In such cases, we frequently need the proportions of sampled voters in the different categories. If we have the entire sample, we can calculate these proportions. The function `sample_proportions` in the `datascience` library does that work for us. It is tailored for sampling at random with replacement from a categorical distribution and returns the proportions of sampled elements in each category.

The `sample_proportions` function takes two arguments:
- the sample size
- the distribution of the categories in the population, as a list or array of proportions that add up to 1

It returns an array containing the distribution of the categories in a random sample of the given size taken from the population. That's an array consisting of the sample proportions in all the different categories, in the same order in which they appeared in the population distribution.

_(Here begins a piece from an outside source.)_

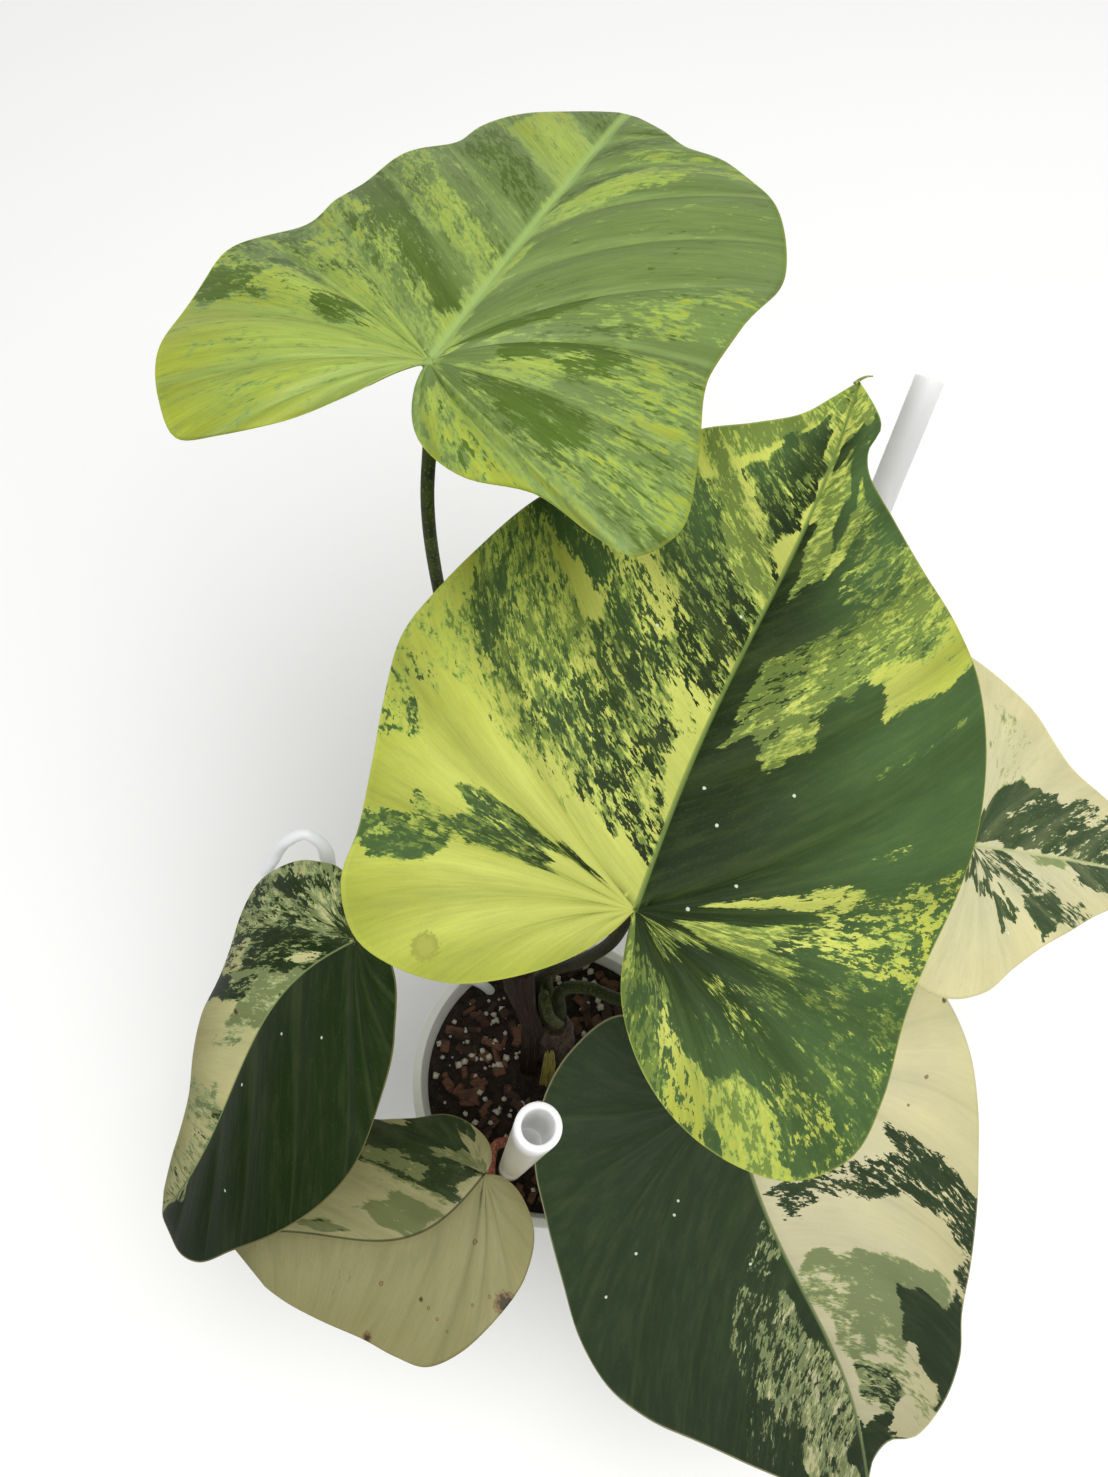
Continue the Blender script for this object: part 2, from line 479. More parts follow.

For example, suppose each plant of a species is red-flowering with chance 25%, pink-flowering with chance 50%, and white-flowering with chance 25%, regardless of the flower colors of all other plants. You can use `sample_proportions` to see the proportions of the different colors among 300 plants of the species.

In [87]:
# Species distribution of flower colors:
# Proportions are in the order Red, Pink, White
species_proportions = [0.25, 0.5, .25]
#species_proportions = [0.2, 0.8]

sample_size = 100

# Distribution of sample
sample_distribution = sample_proportions(sample_size, species_proportions)
sample_distribution

array([ 0.29,  0.55,  0.16])

As you expect, the proportions in the sample sum to 1.

In [88]:
sum(sample_distribution)

1.0

The categories in `species_proportions` are in the order Red, Pink, White. That order is preserved by `sample_proportions`. If you just want the proportion of pink-flowering plants in the sample, you can use `item`:

In [89]:
# Sample proportion of Heads
sample_distribution.item(1)

0.55

You can use `sample_proportions` and array operations to answer questions based only on the proportions of sampled individuals in the different categories. You will not be able to answer questions that require more detailed information about the sample, such as which of the sampled plants had each of the different colors.